The forces “detained a staff member, took the ID numbers of staff present, and ordered them to dismiss the students immediately. This was at a time when more than 550 students between six and 15 years of age and their teachers were present in class,” Friedrich wrote.

The other three schools shut down prior to the entry of forces.

Friedrich said that the closures were “traumatizing [to the] 800 young children who are at immediate risk of losing their access to education.”

“They have no alternatives. Their current school year, which runs until 20 June 2025, has ended by force,” he said.

“UNRWA schools are operationally independent and inviolable under international law,” the organization said. “Israel is obliged to protect them, just as it is obliged to protect all other UN staff and facilities at all times.”

Friedrich wrote on X on Tuesday that security officials had visited the schools again to ensure they had remained closed.

Contrary to the schools, UNRWA-run clinics have remained open in east Jerusalem. The Kalandiya Training Center, which straddles the border between east Jerusalem and the West Bank, has remained open as well, despite an attempt to shut it down in February.

The training center serves approximately 350 students per year who mostly come from across the West Bank to learn a trade in dormitory conditions.

Its demographic is males between the ages of 15 and 19, mostly from non-academic backgrounds and relatively low on the socioeconomic ladder.

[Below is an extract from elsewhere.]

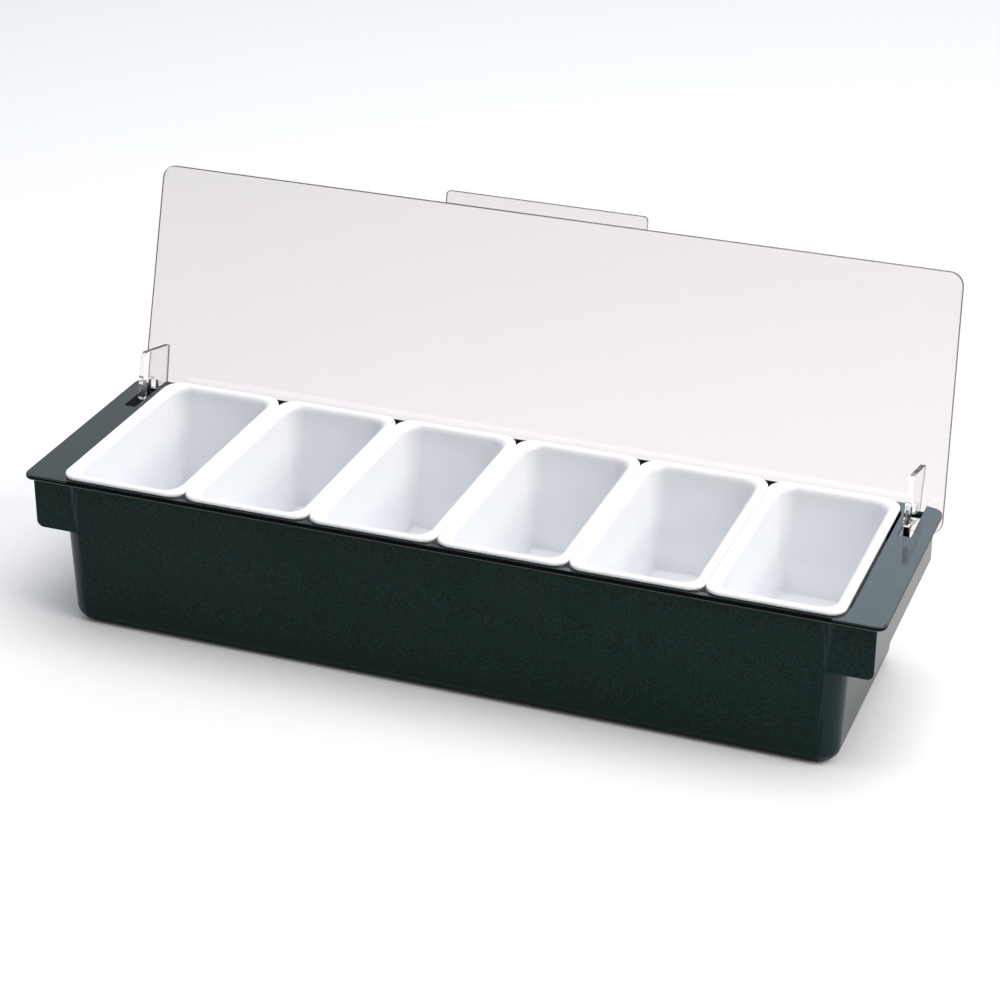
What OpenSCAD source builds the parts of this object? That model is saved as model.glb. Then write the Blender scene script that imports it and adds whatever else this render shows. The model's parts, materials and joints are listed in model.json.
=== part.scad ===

COGAT issued the following response: “The Coordination of Government Activities in the Territories [division] is fully implementing the 2024 law for the cessation of UNRWA’s activities, which prohibits contact between the organization and Israeli authorities and public officials. Accordingly, there is no communication or interaction with the organization’s employees, whether in Gaza or in Judea and Samaria.”